Q1: What's the core difference between residential proxies and datacenter proxies?

Residential proxy IPs come from real home broadband networks — the request environment matches that of ordinary users, with better request-environment isolation. Datacenter proxy IPs come from data center servers — fast, but easily identified as non-organic access by target sites. For scenarios that demand high request-environment isolation (public opinion monitoring, ad monitoring), residential proxies are the priority choice.

Q2: How long should a pre-purchase trial period be?

At least 72 hours, covering three contrast conditions: weekdays vs weekends, day vs night, normal load vs peak load. Trials under 24 hours rarely surface availability fluctuations or peak-performance degradation.

Q3: How big is the real gap between 99% and 99.9% availability?

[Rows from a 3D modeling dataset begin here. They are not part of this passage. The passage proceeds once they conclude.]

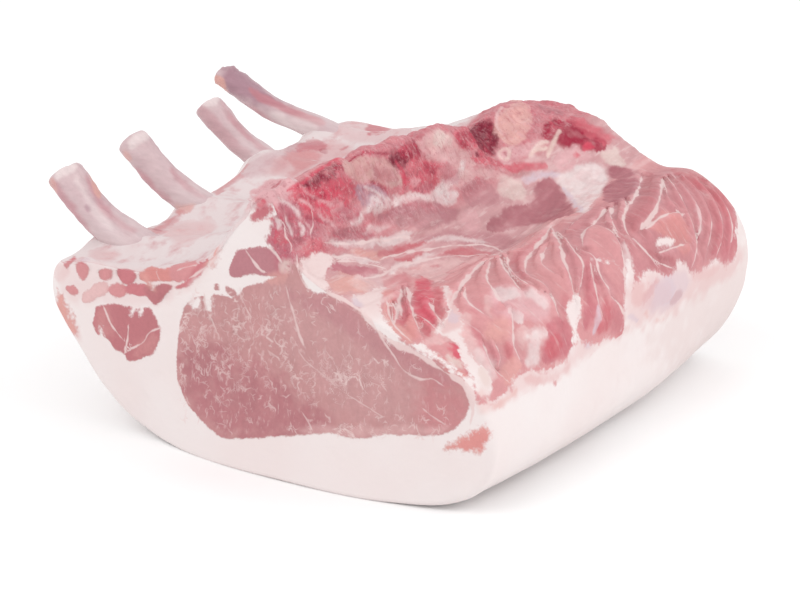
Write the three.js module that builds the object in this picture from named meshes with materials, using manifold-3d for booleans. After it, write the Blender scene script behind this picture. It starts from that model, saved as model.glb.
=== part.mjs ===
// Raw pork rack: a short length of loin with four frenched ribs, lying on its fat cap.
// Millimetres. +X runs along the backbone from the near cut face to the far one, +Y from the back to the
// rib tips, +Z up. The origin is under the middle of the whole piece, on the surface it rests on.
import * as THREE from 'three';
import { mergeVertices } from 'three/addons/utils/BufferGeometryUtils.js';
import Module from 'manifold-3d';

const wasm = await Module();
wasm.setup();

// ---------- driving dimensions ----------
const LENGTH = 151; // between the two cut faces
const STATIONS = 3; // the landmarks are given at both cut faces and at each third of the length
const GAP = 0.3; // clearance between neighbouring pieces

const RIB_COUNT = 4;
const RIB_PITCH = 36.5;
const FIRST_RIB_X = 19.5;
const VERTEBRA_LENGTH = 32;
const FIRST_VERTEBRA_X = 6;
const DISC_THICKNESS = 3.2; // gristle left between two sawn vertebrae

const STEPS_ALONG = 33;
const FRONT_ROUNDING = 2;
const BACK_ROUNDING = 6;
const FACE_RINGS = [0.6, 0.85]; // rings on the near face, as shares of its outline
const SECTION_CENTRE = { y: 52, z: 36 }; // the two ends round off towards this line
const MEAN_RADIUS = 58; // of a section about that line

// Fat pushed forward by the weight.
const FOOT_BULGE = { out: 7, middleY: 45, halfWidth: 52, height: 26, reach: 30 };
const RIB_SWELL = { height: 3.2, halfWidth: 7.5 }; // each rib lifts the membrane over it
const RIPPLE = { depth: 1.5, pitch: 9.5, lean: 6, wander: 7 }; // folds across the roll of back muscle
const CRAG = { height: 2.2, size: 8 }; // the sawn ridge of bone
const DISC_NOTCH = { depth: 2, halfWidth: 3 };
const FAT_UNEVEN = { height: 0.7, size: 24 };

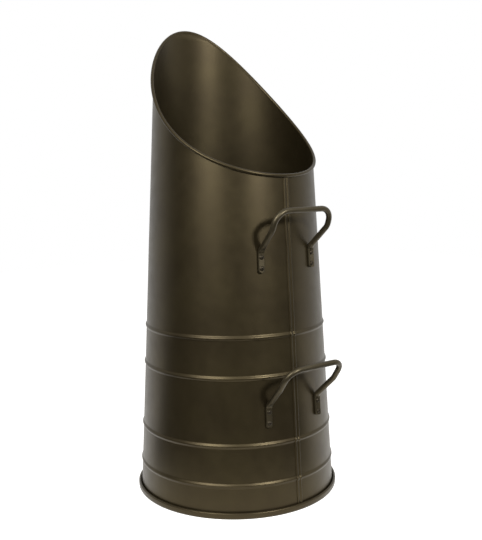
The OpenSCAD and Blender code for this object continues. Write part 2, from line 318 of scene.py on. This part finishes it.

About 10x in daily downtime — 99% means roughly 14.4 minutes of unavailability per day, 99.9% means roughly 1.4 minutes. For minute-level data refresh businesses (such as public opinion monitoring), 14.4 minutes of missing data can cover the critical window of a key event.

Q4: Per-traffic billing vs per-IP billing — which is cheaper?

Depends on business characteristics. High-frequency small-packet requests (small per-request payload, large total request count) are usually cheaper per-IP; low-frequency large-packet requests (large per-request payload, small total request count) are cheaper per-traffic. Plug historical business logs into both models and calculate — far more reliable than picking by intuition.

Q5: Which clauses in an SLA are the must-reads?

Three musts: tiered incident response time (first-response and resolution commitments for P0 through P3), the compensation formula when availability falls below commitment, and whether the SLA covers peak scenarios. An SLA that only writes "24/7 customer service" without tiered response commitments has effectively zero binding force.

Q6: Is a bigger IP pool always better?

Not necessarily. IP pool size only determines "how many IPs can be assigned," not "how good those IPs are." Daily refresh rate, deduplication rate, and geo-location accuracy — these three quality metrics predict collection success rate better than total volume. When procuring, ask the vendor for a trial and measure all three directly.